The amazing architecture - skyscrapers made of mud - has to be the prime attraction for my interest in Yemen, since I have yet to read Tim Mackintosh-Smith's Travels In Dictionaryland. The Yemen was on its way to becoming a popular exotic destination until the local propensity for kidnapping visitors took the shine off things. Two of the Yemen visitors I know were kidnapped, it almost became part of the tourist experience. Perhaps having Bin Laden as your best-known former citizen didn't help either. Africa is riddled with "must go there" places. I realise I've not dedicated enough time to African travels, although every trip I've made there has rated somewhere between very enjoyable and absolutely wonderful. So why have I never got around to visiting Ethiopia? Everybody who has been there has loved the place and I can point at two sources for why it's sitting on my list. First was Love, Siri & Ebba, a delightfully stoned tale by two young women who hitch-hiked around the country in the early Seventies and compiled their letters, notes, sketches and recollections into a love letter to the country. Italian film director Pier Paolo Pasolini must have been there at almost exactly the same time, his Arabian Nights also wanders into Iran and Yemen with precisely the same "I want to go there" results.

Still in Africa, there is no way you could claim to be serious about travel without going to Timbuktu, so Mali has to be on my list although, as in the Yemen, the mud-built architecture also plays a part in the country's allure.

Finally in Australia, the country I call home, I must get around to visiting Kakadu.
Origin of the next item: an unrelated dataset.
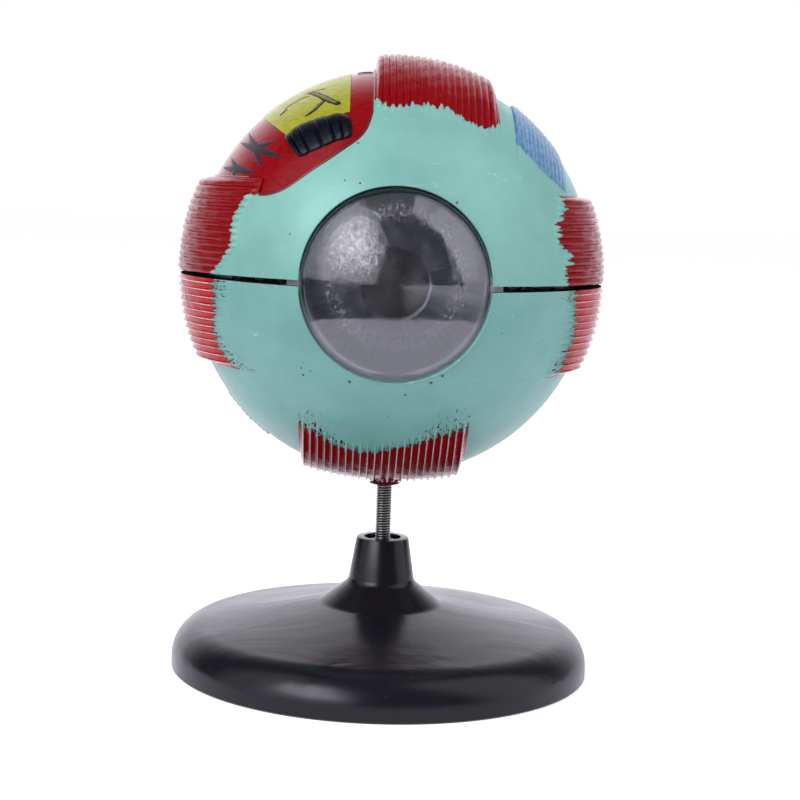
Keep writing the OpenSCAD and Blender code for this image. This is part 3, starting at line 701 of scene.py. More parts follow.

Over the years I've travelled right around the coast by a combination of car, motorcycle and even thumb. I've spent weeks walking the country, pretty much driven coast to coast on Outback tracks (the Gunbarrel Highway, the Simpson Desert Crossing, the Birdsville Track), done lots of diving along the Great Barrier Reef, and yet somehow the Northern Territory's famous tropical national park has eluded me. A recent week in the equally mind-blowing Kimberley region of Western Australia underlined that this omission has to be corrected. Soon.